Elle ressuscite aussi les distributions des prix et les enfants des écoles aux monuments aux morts. » Il sera demandé de définir précisément dans les projets d’écoles et d’établissements scolaires les modalités de participation active des élèves aux commémorations patriotiques ainsi qu’aux semaines de l’engagement et de lutte contre le racisme ». S’ajoutera la journée de la laïcité tous les 9 février. » Enfin, l’organisation solennisée d’un temps annuel d’échanges avec l’ensemble de la communauté éducative (cérémonie de remise de diplômes, valorisation les réussites des élèves, spectacles de fin d’année) sera systématisée. »
L’éducation aux médias dans une éducation civique rénovée
N Vallaud-Belkacem révise l’éducation civique et annonce un « parcours éducatif citoyen » qui sera obligatoire pour tous de l’école élémentaire au lycée, y compris au lycée professionnel ou en apprentissage ce qui est nouveau.
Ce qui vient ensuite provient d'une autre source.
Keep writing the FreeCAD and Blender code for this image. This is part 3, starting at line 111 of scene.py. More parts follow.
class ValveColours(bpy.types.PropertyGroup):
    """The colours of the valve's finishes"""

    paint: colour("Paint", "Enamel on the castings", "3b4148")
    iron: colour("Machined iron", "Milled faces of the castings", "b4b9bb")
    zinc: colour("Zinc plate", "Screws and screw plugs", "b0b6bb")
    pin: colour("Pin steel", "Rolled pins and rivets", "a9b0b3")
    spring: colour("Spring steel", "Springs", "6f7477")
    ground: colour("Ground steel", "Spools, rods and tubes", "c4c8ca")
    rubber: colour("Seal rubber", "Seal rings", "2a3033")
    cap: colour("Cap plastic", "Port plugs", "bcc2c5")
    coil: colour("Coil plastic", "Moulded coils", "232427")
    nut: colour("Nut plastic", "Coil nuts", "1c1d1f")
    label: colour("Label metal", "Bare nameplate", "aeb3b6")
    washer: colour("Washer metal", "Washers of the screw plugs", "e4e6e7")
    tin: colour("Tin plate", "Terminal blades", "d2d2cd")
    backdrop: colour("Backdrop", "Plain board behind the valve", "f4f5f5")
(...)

Ce parcours aura une épine dorsale : l’enseignement moral et civique (EMC) porté à 300 heures sur l’ensemble de la scolarité. L’entourage de la ministre nous dit que l’enseignement sera donné par les professeurs d’histoire-géo au collège et au lycée. Au lycée professionnel les heures seront prélevées sur les horaires actuels. Ce parcours sera évalué en fin de scolarité obligatoire. Mais le parcours citoyen débordera de l’EMC. Certains thèmes, comme le racisme ou encore l’éducation aux médias, seront inscrits par le Conseil Supérieur des Programmes dans les programmes disciplinaires. Le parcours » se nourrira de la participation des élèves à la vie sociale et démocratique de la classe, de l’établissement. Les conseils d’enfants seront développés à l’école primaire, ainsi que les conseils de la vie collégienne, et les conseils de la vie lycéenne feront l’objet d’un soutien renforcé ». Il » se matérialisera par l’opportunité offerte dans chaque collège/lycée aux élèves de participer à un média (blog, radio, journal, plateforme collaborative en ligne) ». Ainsi le plan n’ets pas que généralisation d el’éducation civique, ce qui est déjà nouveau, mais aussi modernisation en rendant les élèves actifs sur des enjeux contemporains comme l’éducation aux médias.
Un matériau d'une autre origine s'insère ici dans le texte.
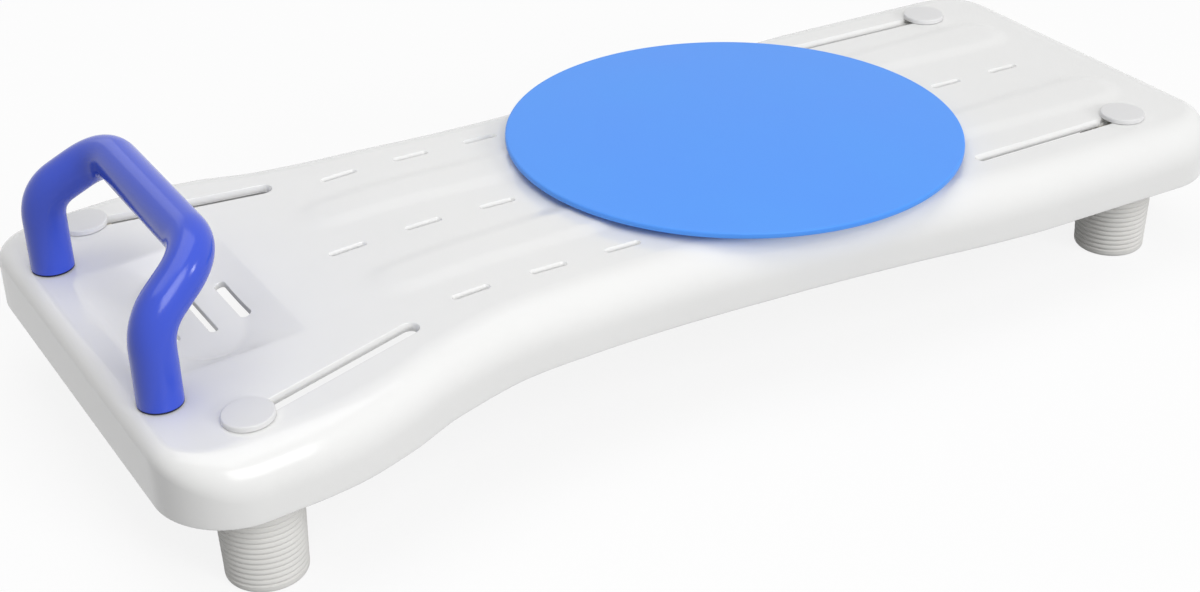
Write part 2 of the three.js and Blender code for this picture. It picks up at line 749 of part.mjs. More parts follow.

La ministre promet un effort de formation. L’EMC et l’éducation aux médias intégreront le tronc commun dans les espe et seront évalués aux concours. Un plan de formation continue sera proposé dès l’année scolaire prochaine. Le ministère promet de former un millier de formateurs qui viendront ensuite aider les enseignants à mettre en place l’EMC. Chaque école pourra faire remonter ses besoins de formation.
Suivant l’annonce du président de la République, la ministre veut renforcer l’enseignement du français. « Une évaluation du niveau des élèves en français sera mise en place au début du CE2 pour permettre aux équipes pédagogiques de détecter les difficultés et de mettre en place une réponse adaptée aux besoins de chaque enfant ».
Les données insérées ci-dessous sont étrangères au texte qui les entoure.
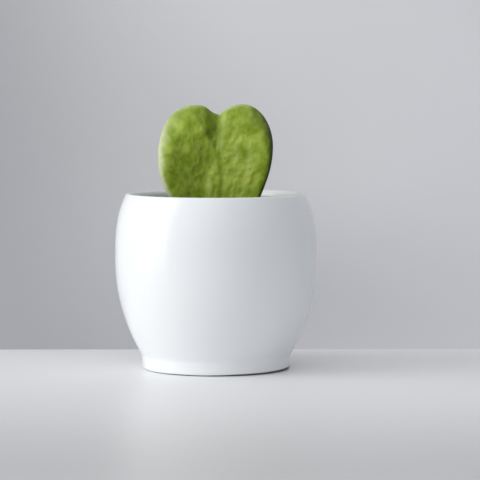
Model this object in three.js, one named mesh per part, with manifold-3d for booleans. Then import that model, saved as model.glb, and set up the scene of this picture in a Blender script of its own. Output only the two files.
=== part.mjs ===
// A single heart-shaped hoya leaf standing in potting mix in a round glazed pot.
// Millimetres, +Z up. The origin is the middle of the pot's foot, on the surface it stands on,
// and the leaf's front faces -Y.
import * as THREE from 'three';
import { mergeVertices } from 'three/addons/utils/BufferGeometryUtils.js';
import Module from 'manifold-3d';

const wasm = await Module();
wasm.setup();

// ---------------------------------------------------------------- driving dimensions

// Pot
const POT_HEIGHT = 108.4;
const BELLY_RADIUS = 62.5;
const BELLY_HEIGHT = 69;
const MOUTH_RADIUS = 56.1; // outside, where the lip starts to round over
const NECK_RADIUS = 46.2; // outside, where the body meets the foot
const FOOT_HEIGHT = 8.6;
const FOOT_RADIUS = 45.5;
const FOOT_RING_WIDTH = 5;
const FOOT_BEVEL = 1.6;
const RECESS = 2.5; // how far the underside is hollowed inside the foot ring
const WALL = 4;
const FLOOR_HEIGHT = 9;
const FLOOR_FILLET = 8; // how far the inside curves in from the wall to the floor
const FLOOR_BEND = 1.6; // how far in from the wall that curve turns level
const FLOOR_BEND_START = 13.6; // height outside, level with where that curve starts
const LIP_ROUNDING = 1.2; // of the lip's outer edge
const LIP_ROLL = [2.8, 3.8]; // width and depth of the rounding of its inner edge
const LIP_FOOT = 13; // from the top of the lip to where the wall has its own thickness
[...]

La réforme de la sectorisation des collèges
Mais la réponse qui fera le plus parler d’elles dans les semaines à venir c’est la partie du plan qui veut lutter contre les inégalités sociales. Dans l’entourage de la ministre on assure que la nouvelle politique d’affectation des moyens, qui invite les recteurs à calculer la dotation horaire des établissements en fonction de leur composition sociale, devrait changer la donne dans les établissements populaires. N Valaud-Belkacem ajoute une mesure nouvelle. » Les recteurs vont travailler, à compter de rentrée 2015, à déterminer avec les collectivités compétentes, des modalités plus équilibrées de sectorisation afin de pouvoir remplir pleinement leur rôle dans l’affectation des élèves », dit-elle. « Il est temps de prendre nos responsabilités pour enrayer le séparatisme social dans les établissements scolaires. » Cette réforme de la carte scolaire s’appuiera sur le décret qui permet de créer des secteurs avec plusieurs collèges. Le texte prévoit que « lorsque le conseil général décide… de partager un même secteur de recrutement entre plusieurs collèges afin de favoriser la mixité sociale, les services académiques l’accompagnent dans cette démarche et lui apportent leur soutien, notamment dans le cadre de la procédure d’affectation des élèves qui relève de leur compétence ». En clair, dans les départements où ce choix aura été fait, les parents ne pourront plus demander un collège précis mais un secteur où il y aura au moins 2 collèges. C’est donc le dasen qui affectera les élèves dans les établissements. Et il pourra le faire avec un souci de mixité sociale. Sa circulaire d’application est parue. Mais il faudra du courage politique aux élus locaux pour prendre la responsabilité de les appliquer.
Le gouvernement réunira à nouveau les recteurs et Dasen le 9 février. Un comité interministériel sur la lutte contre les inégalités aura lieu début mars. Enfin des assises de la grande mobilisation sont prévues en fin d’année scolaire. « L’esprit du 11 janvier est un sursaut. Il faut l’apporter à l’école », dit Manuel Valls. Au total, la « grande mobilisation » est chiffrée par le ministère à 250 millions en trois ans, financés par redéploiement de fonds gelés. La grande mobilisation a lieu sans que le gouvernement demande un budget de guerre.